Girl At The End Of The World



Die ongedwongenheid, die James de laatste studioalbums volle creatieve vrijheid geeft, werpt ook hier weer zijn vruchten af. Geen nood aan singles, hoge verkoopscijfers of plotse doorbraken. James doet nog steeds waar het goed in is: zijn vele volgers plezieren met folkrockplaten waarin de hoog zwevende stem van zanger Tim Booth het voortouw neemt, maar waarin ook subtiel gegoocheld wordt met frisse elektronica, psychedelisch gitaarwerk en akoestische virtuositeit.

Dat elektronische accentje is overigens de verdienste van de legendarische ambientgrootmeester Brian Eno, met wie de band zo’n twintig jaar geleden ook al het experimentele tussendoortje ‘Wah Wah’ inblikte. De grandeur, die van dit album uitgaat en die de gelaagde songs van James wel vaker begeleidde, is ditmaal van de hand van producer Max Dingel, die ook ondermeer The Killers, Muse en White Lies een stadionsound aanmat.

Wat meteen opvalt: ‘Girl At The End Of The World’ opent met dik twee minuten buitenaardse psychedelica vooraleer Booth met zijn kenmerkende zang invalt.
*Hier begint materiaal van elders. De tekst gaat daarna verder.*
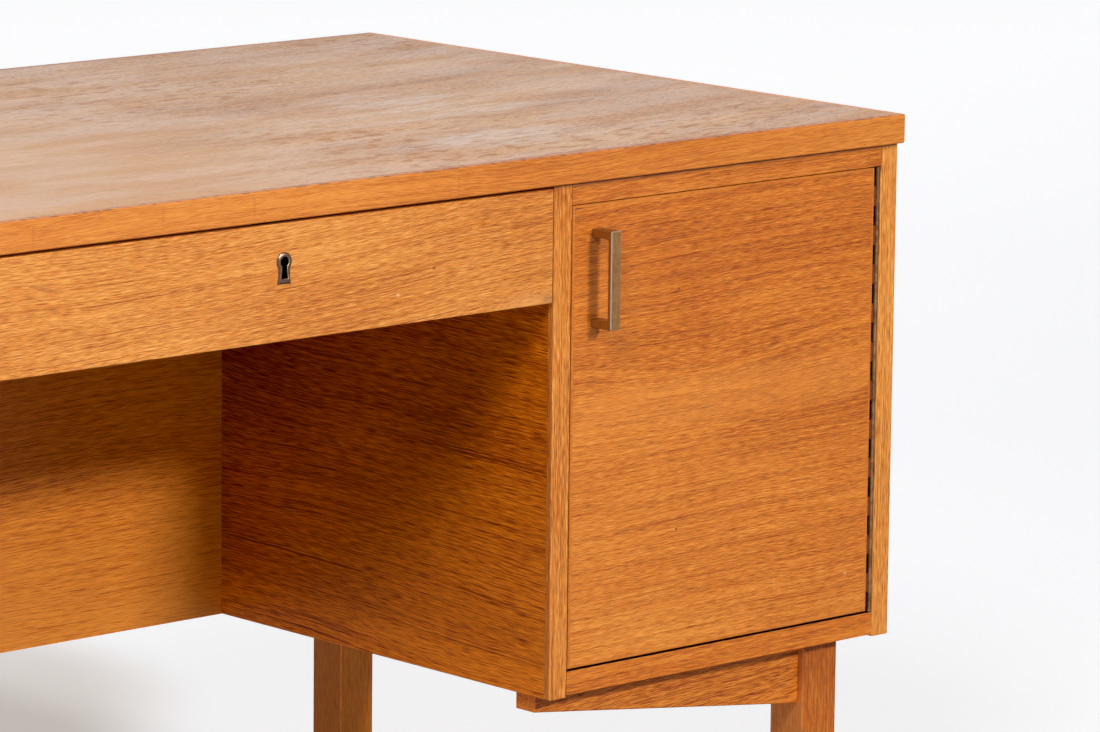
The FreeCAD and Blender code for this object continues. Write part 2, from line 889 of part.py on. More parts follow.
def hinge_pin():
    """Wire pin through all the knuckles."""
    foot = Vector(hinge_x, hinge_y, hinge_z[0])
    return rod(hinge_pin_radius, hinge_z[1] - hinge_z[0], foot, Vector(0, 0, 1), pin_sides)


def hinge_screw_row(x, way, gap):
    """Countersunk screws along one leaf, or the holes for them."""
    low = hinge_z[0] + hinge_screw_inset
    step = (hinge_z[1] - hinge_z[0] - hinge_screw_inset * 2) / (hinge_screw_count - 1)
    middle = (leaf_y[0] + leaf_y[1]) / 2
    screws = []
    for number in range(hinge_screw_count):
        head = Vector(x, middle, low + step * number)
        screws.append(wood_screw(head, Vector(way, 0, 0), hinge_screw_length, hinge_screw_shank_radius,
                                 hinge_screw_head_radius, hinge_screw_head_height, gap))
    return screws


def panel_hinge_screws(gap=0.0):
    """Screws of the leaf on the outer panel."""
    return hinge_screw_row(panel_leaf_x[0], 1, gap)


def door_hinge_screws(gap=0.0):
    """Screws of the leaf on the door's edge."""
    return hinge_screw_row(door_leaf_x[1], -1, gap)


# Magnetic catch

catch_x = (bay_low + catch_inset, bay_low + catch_inset + catch_length)
catch_y0 = door_y[1] + catch_plate_thickness + catch_gap + catch_magnet_proud
catch_y = (catch_y0, catch_y0 + catch_depth)
catch_z = (bay_top - catch_height, bay_top)


def door_catch():
    """Housing under the top board with two flat magnets that stand a little proud."""
    lower = lambda box: box.ZMax < catch_z[0] + same_place
    body = eased(block(catch_x, catch_y, catch_z), catch_arris, lower)
    middle = (catch_z[0] + catch_z[1]) / 2
    pieces = []
    for offset in (-catch_magnet_width, catch_magnet_width):
        bar = about(middle + offset, catch_magnet_width)
        length = grown(catch_x, -catch_arris * 4)
        pieces.append(block(length, (catch_y[0] - catch_magnet_proud, catch_y[0]), bar))
    return joined(body, pieces)


def catch_plate():
    """Steel plate on the back of the door that the magnets hold."""
    x = about((catch_x[0] + catch_x[1]) / 2, catch_plate_length)
    z = about((catch_z[0] + catch_z[1]) / 2, catch_plate_height)
    return block(x, (door_y[1], door_y[1] + catch_plate_thickness), z)


# Lock of the centre drawer

centre_face = slab_front + centre_front_setback
centre_joint = centre_face + centre_front_thickness
centre_top = slab_under - centre_front_top_gap
centre_z = (centre_top - centre_front_height, centre_top)
keyhole_z = centre_top - keyhole_drop
head_z = keyhole_z + escutcheon_height / 2 - escutcheon_head_radius
lock_y = (centre_joint - lock_recess_depth, centre_joint - lock_recess_depth + lock_case_thickness)
lock_plate_y = (lock_y[1] - lock_plate_width, lock_y[1])
bolt_y = about((lock_y[0] + lock_y[1]) / 2, bolt_thickness)
bolt_z = (centre_top - bolt_length, centre_top)


def keyhole(y):
    """Round hole with a slot that flares to its foot, right through a span of y."""
    foot = head_z + keyhole_radius - keyhole_height
    eye = Part.makeCylinder(keyhole_radius, y[1] - y[0], Vector(0, y[0], head_z), Vector(0, 1, 0))
    slot = prism([
        Vector(-keyhole_neck_width / 2, y[0], head_z),
        Vector(keyhole_neck_width / 2, y[0], head_z),
        Vector(keyhole_foot_width / 2, y[0], foot),
        Vector(-keyhole_foot_width / 2, y[0], foot),
    ], Vector(0, y[1] - y[0], 0))
    return joined(eye, [slot])


def escutcheon_outline(y, inset):
    """Round head, drawn-in waist and flat square foot, drawn in by an inset."""
    radius = escutcheon_head_radius - inset
    neck_rise = -radius * escutcheon_neck_share
    neck_half = (radius ** 2 - neck_rise ** 2) ** 0.5
    foot_half = escutcheon_foot_width / 2 - inset
    waist_half = escutcheon_waist_width / 2 - inset
    foot = keyhole_z - escutcheon_height / 2 + inset
    waist_z = foot + escutcheon_height * escutcheon_waist_share
    crown = Vector(0, y, head_z + radius)
    neck = Vector(neck_half, y, head_z + neck_rise)
    waist = Vector(waist_half, y, waist_z)
    corner = Vector(foot_half, y, foot)
    far_neck = Vector(-neck_half, y, neck.z)
    far_waist = Vector(-waist_half, y, waist_z)
    far_corner = Vector(-foot_half, y, foot)
    return Part.Wire([
        Part.Arc(far_neck, crown, neck).toShape(),
        Part.Arc(neck, waist, corner).toShape(),
        Part.LineSegment(corner, far_corner).toShape(),
        Part.Arc(far_corner, far_waist, far_neck).toShape(),
    ])


def escutcheon():
    """Keyhole plate with a sloping rim round its front face."""
    shoulder_y = centre_face - escutcheon_thickness + escutcheon_edge
    front_y = centre_face - escutcheon_thickness
    base = Part.Face(escutcheon_outline(centre_face, 0)).extrude(Vector(0, shoulder_y - centre_face, 0))
    rims = [escutcheon_outline(shoulder_y, 0), escutcheon_outline(front_y, escutcheon_edge)]
    crown = Part.makeLoft(rims, True, True)
    plate = joined(base, [crown])
    return plate.cut(keyhole(grown((front_y, centre_face), overrun)))


def lock_case_block(gap=0.0):
    """Case and top plate of the lock; with a gap, the recess for them."""
    case = block(
        grown(about(0, lock_case_width), gap),
        (lock_y[0] - gap, lock_y[1]),
        (centre_top - lock_case_height - gap, centre_top),
    )
    plate = block(
        grown(about(0, lock_case_width), gap),
        (lock_plate_y[0] - gap, lock_plate_y[1]),
        (centre_top - lock_plate_thickness - gap, centre_top),
    )
    return joined(case, [plate])


def drawer_lock():
    """Lock case with the bolt's channel, the key chamber and the key post."""
    channel = block(
        grown(about(0, bolt_width), bolt_gap),
        grown(bolt_y, bolt_gap),
        (bolt_z[0] - bolt_gap, centre_top + overrun),
    )
    chamber = keyhole((lock_y[0] - overrun, lock_y[0] + key_chamber_depth))
    post_start = Vector(0, lock_y[0], head_z)
    post = rod(key_post_radius, key_chamber_depth, post_start, Vector(0, 1, 0), pin_sides)
    return lock_case_block().cut([channel, chamber]).fuse(post)


def lock_bolt():
    """Flat bolt that slides up out of the lock."""
    return block(about(0, bolt_width), bolt_y, bolt_z)


strike_centre_y = (bolt_y[0] + bolt_y[1]) / 2
strike_slot_x = grown(about(0, bolt_width), strike_slot_gap)
strike_slot_y = grown(bolt_y, strike_slot_gap)


def strike_recess():
    """Shallow recess under the desktop for the strike plate."""
    return block(
        grown(about(0, strike_length), lock_fit_gap),
        grown(about(strike_centre_y, strike_width), lock_fit_gap),
        (slab_under - overrun, slab_under + strike_thickness),
    )


def strike_pocket():
    """Pocket in the desktop that the raised bolt enters."""
    depth = bolt_travel - centre_front_top_gap + strike_pocket_spare
    return block(strike_slot_x, strike_slot_y, (slab_under, slab_under + depth))


def lock_strike():
    """Plate with the slot for the bolt, flush under the desktop."""
    plate = block(
        about(0, strike_length),
        about(strike_centre_y, strike_width),
        (slab_under, slab_under + strike_thickness),
    )
    slot = block(strike_slot_x, strike_slot_y, grown((slab_under, slab_under + strike_thickness), overrun))
    return plate.cut(slot)


# The whole desk

parts = {}


def build_desktop():
    parts["desktop_core"] = desktop_core()
    parts["desktop_long_lippings"] = long_lippings()
    parts["desktop_end_lippings"] = end_lippings()
    parts["lock_strike"] = lock_strike()


def build_carcass():
    outer_x = (bay_high, outer_face)
    inner_x = (knee_face, bay_low)
    housings = bay_housings() + bay_pins(glue_gap)
    left_housings = [other_side(cutter) for cutter in bay_housings() + side_bay_pins(glue_gap)]
    crossing = knee_housings() + knee_pins(glue_gap)
    left_outer = other_side(panel_core(outer_x))
    left_inner = other_side(panel_core(inner_x))
    parts["right_outer_panel"] = panel_core(outer_x).cut(housings + panel_hinge_screws(glue_gap))
    parts["right_inner_panel"] = panel_core(inner_x).cut(housings + crossing)
    parts["left_outer_panel"] = left_outer.cut(left_housings)
    parts["left_inner_panel"] = left_inner.cut(left_housings + crossing)
    strips = []
    for span in (outer_x, inner_x):
        lippings = panel_lippings(span)
        strips += lippings.Solids + other_side(lippings).Solids
    parts["panel_edge_lippings"] = Part.makeCompound(strips)
    parts["right_bottom_board"] = bottom_board()
    parts["left_bottom_board"] = other_side(bottom_board())
    parts["right_top_board"] = top_board()
    parts["left_top_board"] = other_side(top_board())
    parts["right_partition"] = partition()
    parts["left_partition"] = other_side(partition())
    parts["modesty_panel"] = modesty_panel()
    parts["rear_bay_bottom"] = rear_bay_bottom()


def build_shelves():
    side_shelf = shelf(bay_width_span, side_shelf_y, rear_shelf_z)
    parts["cupboard_shelf"] = shelf(bay_width_span, cupboard_shelf_y, cupboard_shelf_z)
    parts["centre_bay_shelf"] = shelf(knee_span, centre_shelf_y, rear_shelf_z)
    parts["side_bay_shelves"] = Part.makeCompound([side_shelf, other_side(side_shelf)])
    left_pins = [other_side(pin) for pin in side_bay_pins()]
    parts["shelf_pins"] = Part.makeCompound(bay_pins() + knee_pins() + left_pins)


def build_base():
    corners = ("front_right", "rear_right", "front_left", "rear_left")
    for corner, post, rail in zip(corners, at_four_corners(leg()), at_four_corners(bracket())):
        parts[corner + "_leg"] = post
        parts[corner + "_bracket"] = rail
    parts["side_stretchers"] = Part.makeCompound([stretcher(), other_side(stretcher())])
    parts["leg_glides"] = Part.makeCompound(at_four_corners(glide()))
    screws = bracket_screws() + desktop_screws()
    parts["fixing_screws"] = Part.makeCompound(screws + [other_side(screw) for screw in screws])


def build_door():
    parts["door_panel"] = door_panel()
    parts["door_lippings"] = door_lippings()
    parts["door_handle"] = handle_set(door_handle_centre, door_thickness, False)
    parts["hinge_panel_leaf"] = hinge_leaf(panel_leaf_x, 0).cut(panel_hinge_screws(glue_gap))
    parts["hinge_door_leaf"] = hinge_leaf(door_leaf_x, 1).cut(door_hinge_screws(glue_gap))
    parts["hinge_pin"] = hinge_pin()
    parts["hinge_panel_screws"] = Part.makeCompound(panel_hinge_screws())
    parts["hinge_door_screws"] = Part.makeCompound(door_hinge_screws())
    parts["door_catch"] = door_catch()
    parts["catch_plate"] = catch_plate()


def build_centre_drawer():
    box = drawer_box(knee_span, centre_face, centre_front_thickness, centre_z)
    keyway = keyhole(grown((centre_face, centre_joint), overrun))
    parts["centre_drawer_front"] = box["front"].cut([lock_case_block(lock_fit_gap), keyway])
    parts["centre_drawer_sides"] = Part.makeCompound(box["sides"])
    parts["centre_drawer_back"] = box["back"]
    parts["centre_drawer_bottom"] = box["bottom"]
    parts["centre_drawer_runners"] = Part.makeCompound(box["runners"])
    parts["keyhole_escutcheon"] = escutcheon()
    parts["drawer_lock"] = drawer_lock()
    parts["lock_bolt"] = lock_bolt()


def build_left_drawers():
    opening = (-bay_high, -bay_low)
    high = bay_top - pedestal_front_gap
    runners = []
    heights = (("upper", upper_front_height), ("middle", middle_front_height), ("lower", lower_front_height))
    for name, height in heights:
        front_z = (high - height, high)
        centre = Vector((opening[0] + opening[1]) / 2, carcass_front, (front_z[0] + front_z[1]) / 2)
        box = drawer_box(opening, carcass_front, pedestal_front_thickness, front_z)
        bores = handle_bores(centre, pedestal_front_thickness, True)
        parts[name + "_drawer_front"] = box["front"].cut(bores)
        parts[name + "_drawer_box"] = Part.makeCompound(box["sides"] + [box["back"], box["bottom"]])
        parts[name + "_drawer_handle"] = handle_set(centre, pedestal_front_thickness, True)
        runners += box["runners"]
        high = front_z[0] - pedestal_front_gap
    parts["left_drawer_runners"] = Part.makeCompound(runners)


build_desktop()
build_carcass()
build_shelves()
build_base()
build_door()
build_centre_drawer()
build_left_drawers()

os.makedirs("parts", exist_ok=True)
for name, shape in parts.items():
    shape.exportStep("parts/" + name + ".step")
print(len(parts), "nodes,", sum(len(shape.Solids) for shape in parts.values()), "solids")
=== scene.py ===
"""Looks of the writing desk: oak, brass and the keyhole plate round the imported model.

Metres, +Z up, the sitter's side faces -Y, the origin is on the floor under the middle.
Finishes and outlines are worked out in millimetres on the desk.
"""
import math

import bpy
import numpy as np
from mathutils import Matrix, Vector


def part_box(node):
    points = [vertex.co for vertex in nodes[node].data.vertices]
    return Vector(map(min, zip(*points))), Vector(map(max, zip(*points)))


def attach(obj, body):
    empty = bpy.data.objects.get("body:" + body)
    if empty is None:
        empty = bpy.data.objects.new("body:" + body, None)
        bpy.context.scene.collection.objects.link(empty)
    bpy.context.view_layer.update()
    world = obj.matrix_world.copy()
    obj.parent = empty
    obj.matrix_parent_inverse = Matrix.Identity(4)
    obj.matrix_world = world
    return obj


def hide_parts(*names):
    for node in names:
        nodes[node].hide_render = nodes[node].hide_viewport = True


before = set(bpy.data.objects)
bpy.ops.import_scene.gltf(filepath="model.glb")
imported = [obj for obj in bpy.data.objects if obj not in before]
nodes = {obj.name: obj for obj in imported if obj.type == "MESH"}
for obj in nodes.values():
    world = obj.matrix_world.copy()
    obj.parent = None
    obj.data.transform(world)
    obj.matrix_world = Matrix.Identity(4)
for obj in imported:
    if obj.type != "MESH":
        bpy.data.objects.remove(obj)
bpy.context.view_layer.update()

MM = 0.001
scene = bpy.context.scene


# Camera

CAMERA_PLACE = (-3.0560, -4.00925, 1.4522)
CAMERA_TURN = -0.7395
CAMERA_TILT = 0.1791
CAMERA_ROLL = 0.0113
CAMERA_SENSOR = 36.0
CAMERA_LENS = 199.16
CAMERA_REACH = (0.1, 100.0)


def level_axes(back):
    """Level axis to the right and axis upwards of a thing whose back points a given way."""
    right = np.cross((0.0, 0.0, 1.0), back)
    right /= np.linalg.norm(right)
    return right, np.cross(back, right)


def stand(name, data, right, up, back, place):
    """New object at a place, with its own axes pointing right, up and back."""
    matrix = Matrix.Identity(4)
    for row in range(3):
        matrix[row] = right[row], up[row], back[row], place[row]
    thing = bpy.data.objects.new(name, data)
    thing.matrix_world = matrix
    scene.collection.objects.link(thing)
    return thing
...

Gitaren vibreren, de bas zindert en het orgel hobbelt er stevig op los, zonder dat het popnummer hoog de ruimte inschiet. En dan weerklinkt herhaaldelijk “You’re just a bitch bitch bitch”; een binnenkomer die kan tellen. Ooit pakte dit inmiddels zevenkoppige gezelschap uit met de single Come Home, en dat is nu net het gevoel dat ontstaat wanneer de frontman zijn met zijn warm glijdende, typerende stem een nieuwe plaat inzet. Dan maakt de feitelijke, tekstuele invulling wat minder uit.

James stapt anno 2016 met twaalf songs de moderniteit in. Die variëren van meer ingetogen folkballades tot ronduit bombastische indiepopsongs. En toch houdt de band de ogenschijnlijke onschuld staande dankzij een eenvoudige liedjesbasis en oprechte zang, die in de refreinen fijn ontdubbelt. Maar onder die oppervlakte borrelt heel wat digitaal geweld. Zo is een simpel nummer als Catapult een ontdekkingstocht doorheen goed verscholen, digitale toevoegsels.
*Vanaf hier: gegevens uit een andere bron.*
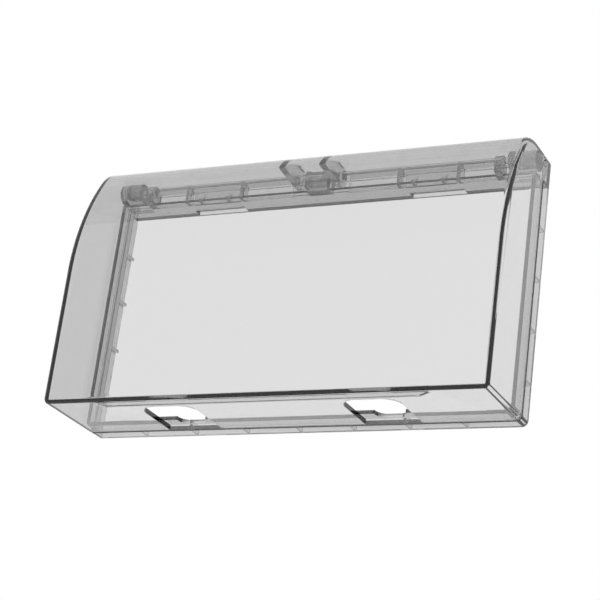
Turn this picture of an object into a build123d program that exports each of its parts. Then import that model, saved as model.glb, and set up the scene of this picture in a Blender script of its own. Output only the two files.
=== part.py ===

Onderliggende elektronische ritmes en voluit golvende synthesizerpartijen knipogen inderdaad naar The Killers, vooral in een bombastisch nummer als Attention dat met een grote gelaagdheid (strijkers, blazers) de hoogte in klimt en waartegen een smekende zang zich overtuigend afzet. Hetzelfde spektakel herhaalt zich in Surfer’s Song, waarbij James zelfs overschakelt op dancebeats en op een gelukzalige wijze naar de sterren grijpt.

De band maakt het zijn luisteraars niet heel eenvoudig. Enkele vlotte binnenkomers worden afgewisseld met liedjes die lang en zelfs wat bitter nasmaken. De Mancunians, die met deze veertiende studioplaat naar eigen zeggen hun moeilijkste bevalling ooit doormaakten, combineren improvisatie, intuïtie en toeval in songs die diep graven en voor uitdaging zorgen. Zo komt het dat ‘Girl At The End Of The World’, dat best herhaaldelijk en in stukjes en beetjes geconsumeerd kan worden, weer voldoende voedsel biedt om het uit te houden tot de volgende James-plaat het daglicht ziet.